Remember that you can always re-enter the lottery later, provided you still have an employer sponsoring you. Failing to receive an H-1B from the lottery is not the same as your visa application being rejected; it simply means the immigration quota was full and you’ll need to try again next year.
Image credit: Pixabay.
A quick tip about switching jobs on the H-1B
Because the H-1B is tied to employment, it will be more difficult than usual to switch jobs or employers while you’re in the US on this visa. It is possible through a process known as the H-1B transfer; this is done by first accepting a job offer from the new employer, and then applying for a transfer.
However, this is a cumbersome process and could put you at a disadvantage on the job market. Thus, if you have options, you should consider carefully the first job that you decide to take on when applying for the visa.

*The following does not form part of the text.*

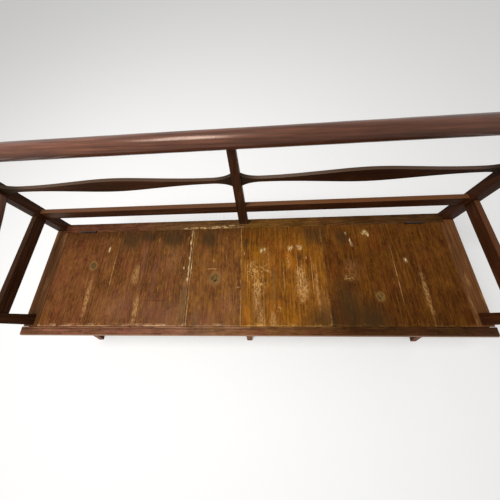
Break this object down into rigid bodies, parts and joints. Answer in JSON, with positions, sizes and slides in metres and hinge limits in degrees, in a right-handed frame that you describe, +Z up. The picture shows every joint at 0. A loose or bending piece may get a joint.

Staying longer: applying for permanent status after your H-1B visa
Your H-1B visa can be extended and allow you to stay in the US for up to six years. If you intend to settle in the US permanently, this gives you plenty of time to begin applying for a more permanent stay visa if you so wish.
After receiving your H-1B, you’ll be able to apply for a change of status to US permanent resident and receive the “green card” if you’re successful. This will grant you the ability to stay in the US permanently and change jobs as much as you want, although it is not considered citizenship. For more on the green card and citizenship, be sure to check out the US Department of State’s and the US Citizenship and Immigration Service’s websites.
Hopefully, this article will help you get started on launching your career in the US. Remember that many people have completed the process before you; don’t get discouraged if it takes some time. Best of luck!